Ürettiğimiz ekmeğe talep artıyor, çünkü piyasada satılan ekmeklerden hem 50 gram daha fazla hem de yüzde 50 daha ucuz. Sadece 1 lira. Bu yüzden büfelerin önünde uzun kuyruklar oluyor.
Halkımızın bu talebine karşılık verebilmek için geçici çözüm olarak mobil büfe uygulamasın başladık. Bu kapsamda 40 geçici büfe hizmet vermeye başladı. Satış noktaları Sosyal Hizmetler Daire Başkanlığı’nın ‘Kent Yoksulluk Haritası’na göre belirlendi.
Durum o kadar ağır ki, her gün 3 ekmek almaya hakkı olan 17 bin 406 aile bile bazen bu ekmekleri alamıyor. Çünkü bazılarının bulunduğu mahallerde büfe yok ve ekmek almak için başka mahalleye araçla gidip, orada kuyruk beklemek ve geri dönmek zorunda.
Burada acı nokta şu; ekonomik olarak en yoksul mahallede büfe sayısı talebe rağmen geçmişten bu yana arttırılmamış.
Örneğin ekonomik durumu göreli olarak daha iyi olan Kadıköy’de büfe sayısı 15 iken, ekonomik durumu kötü olan Sultanbeyli’de büfe sayısı sadece 2. Peki bu ilçelerde büfe açılmasına karşı çıkan kimler? O ilçedeki fırın sahipleri.

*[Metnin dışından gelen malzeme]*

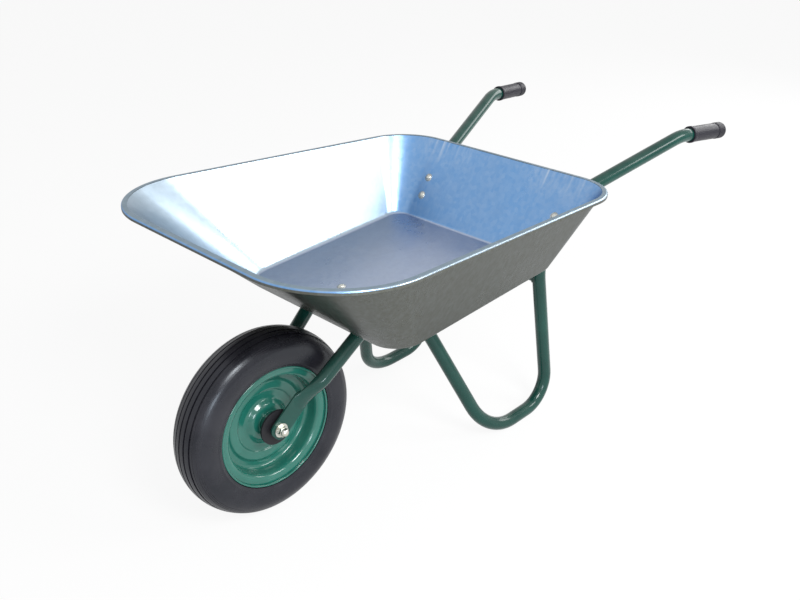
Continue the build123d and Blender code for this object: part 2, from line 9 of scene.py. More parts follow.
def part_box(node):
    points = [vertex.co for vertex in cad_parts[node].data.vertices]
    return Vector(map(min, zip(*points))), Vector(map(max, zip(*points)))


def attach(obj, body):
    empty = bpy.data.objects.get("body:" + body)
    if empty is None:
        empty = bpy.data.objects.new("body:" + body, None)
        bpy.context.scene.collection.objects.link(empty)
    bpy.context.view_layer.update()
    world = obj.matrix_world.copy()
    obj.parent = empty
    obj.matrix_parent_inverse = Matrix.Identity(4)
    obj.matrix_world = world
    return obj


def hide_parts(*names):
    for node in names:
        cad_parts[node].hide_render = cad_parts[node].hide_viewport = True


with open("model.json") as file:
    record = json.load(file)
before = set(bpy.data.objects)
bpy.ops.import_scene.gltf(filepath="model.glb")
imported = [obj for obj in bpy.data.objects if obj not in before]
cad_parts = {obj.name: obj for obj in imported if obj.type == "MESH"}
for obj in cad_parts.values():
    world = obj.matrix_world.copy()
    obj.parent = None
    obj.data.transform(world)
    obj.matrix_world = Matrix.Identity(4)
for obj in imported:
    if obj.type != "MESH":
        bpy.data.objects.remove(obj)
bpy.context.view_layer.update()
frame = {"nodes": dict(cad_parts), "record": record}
nodes = frame["nodes"]

# ---------------------------------------------------------------- colours of the finishes, linear
# The five sheet colours below are painted light, chosen by the way each face looks: a painted blue sky
# reflection on the rear wall, painted reflections on the other walls, the tray floor and the rim, and
# painted shade outside.
GALVANISED_REAR_PAINTED_SKY_REFLECTION = (0.150, 0.325, 0.610)
GALVANISED_WALL_PAINTED_REFLECTION = (0.36, 0.45, 0.53)
GALVANISED_FLOOR_PAINTED_REFLECTION = (0.39, 0.45, 0.58)
GALVANISED_RIM_PAINTED_REFLECTION = (0.21, 0.29, 0.35)
GALVANISED_OUTSIDE_PAINTED_SHADE = (0.116, 0.118, 0.099)
GALVANISED_BRIGHT = (0.62, 0.70, 0.78)
FRAME_GREEN = (0.003, 0.038, 0.030)
FRAME_GREEN_LIGHT = (0.008, 0.085, 0.064)
RIM_GREEN = (0.008, 0.115, 0.085)
RIM_GREEN_LIGHT = (0.045, 0.200, 0.160)
PRIMER_GREY = (0.20, 0.20, 0.19)
ZINC = (0.62, 0.63, 0.60)
ZINC_YELLOWED = (0.52, 0.48, 0.36)
BARE_STEEL = (0.42, 0.42, 0.43)
TYRE_BLACK = (0.008, 0.008, 0.012)
TYRE_WORN = (0.030, 0.028, 0.035)
GRIP_BLACK = (0.012, 0.012, 0.018)
PLASTIC_BLACK = (0.012, 0.012, 0.014)
DUST = (0.32, 0.28, 0.23)
STUDIO_WHITE = (1.0, 1.0, 1.0)
FLOOR_WHITE = (0.94, 0.94, 0.94)

SIDES = (("left", 1), ("right", -1))


# ---------------------------------------------------------------- shader helpers
def fill(tree, socket, value):
    """Link an output socket into an input socket, or write a plain value into it."""
    if isinstance(value, bpy.types.NodeSocket):
        tree.links.new(value, socket)
    else:
        socket.default_value = value


def add(tree, kind, place, **settings):
    """A node of this kind at a place in the tree; the settings are its properties and inputs by name."""
    node = tree.nodes.new(kind)
    node.location = place
    for key, value in settings.items():
        if hasattr(node, key):
            setattr(node, key, value)
        else:
            fill(tree, node.inputs[key.replace("_", " ")], value)
    return node


def feed(tree, shader, **inputs):
    """Link these outputs to the shader's inputs."""
    for key, value in inputs.items():
        tree.links.new(value, shader.inputs[key.replace("_", " ")])


def math_node(tree, operation, place, first, second=None, clamp=False):
    """A Math node; each operand is a number or an output socket."""
    node = add(tree, "ShaderNodeMath", place, operation=operation, use_clamp=clamp)
    for socket, operand in zip(node.inputs, (first, second)):
        if operand is not None:
            fill(tree, socket, operand)
    return node.outputs[0]


def scaled(tree, place, value, gain, base):
    """A value times a gain, plus a base."""
    node = add(tree, "ShaderNodeMath", place, operation="MULTIPLY_ADD")
    for socket, operand in zip(node.inputs, (value, gain, base)):
        fill(tree, socket, operand)
    return node.outputs[0]


def ranged(tree, place, value, low, high, to_low=0.0, to_high=1.0):
    """A Map Range node that also clamps."""
    node = add(tree, "ShaderNodeMapRange", place, clamp=True)
    for socket, number in zip(node.inputs, (value, low, high, to_low, to_high)):
        fill(tree, socket, number)
    return node.outputs[0]


def mix_colour(tree, place, factor, first, second):
    """A Mix node for colours; the two ends are colours or output sockets."""
    node = add(tree, "ShaderNodeMix", place, data_type="RGBA")
    for socket, operand in zip((node.inputs[0], node.inputs[6], node.inputs[7]), (factor, first, second)):
        fill(tree, socket, (*operand, 1.0) if isinstance(operand, tuple) else operand)
    return node.outputs[2]


def mix_value(tree, place, factor, first, second):
    """A Mix node for plain values."""
    node = add(tree, "ShaderNodeMix", place, data_type="FLOAT")
    for socket, operand in zip((node.inputs[0], node.inputs[2], node.inputs[3]), (factor, first, second)):
        fill(tree, socket, operand)
    return node.outputs[0]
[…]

Bunların çoğunluğu AK Parti’de siyaset yapan ya da onlara yakın isimler.
Bizim derdimiz halkamıza ihtiyacı olan ekmeği ucuz olarak ulaştırmak, ekmek üzerinden siyaset yapmak değil.”
Ekmek tartışmasında son durum bu.
Güzel olan ise bütün bu yaşananlar herkesin gözü önünde oluyor.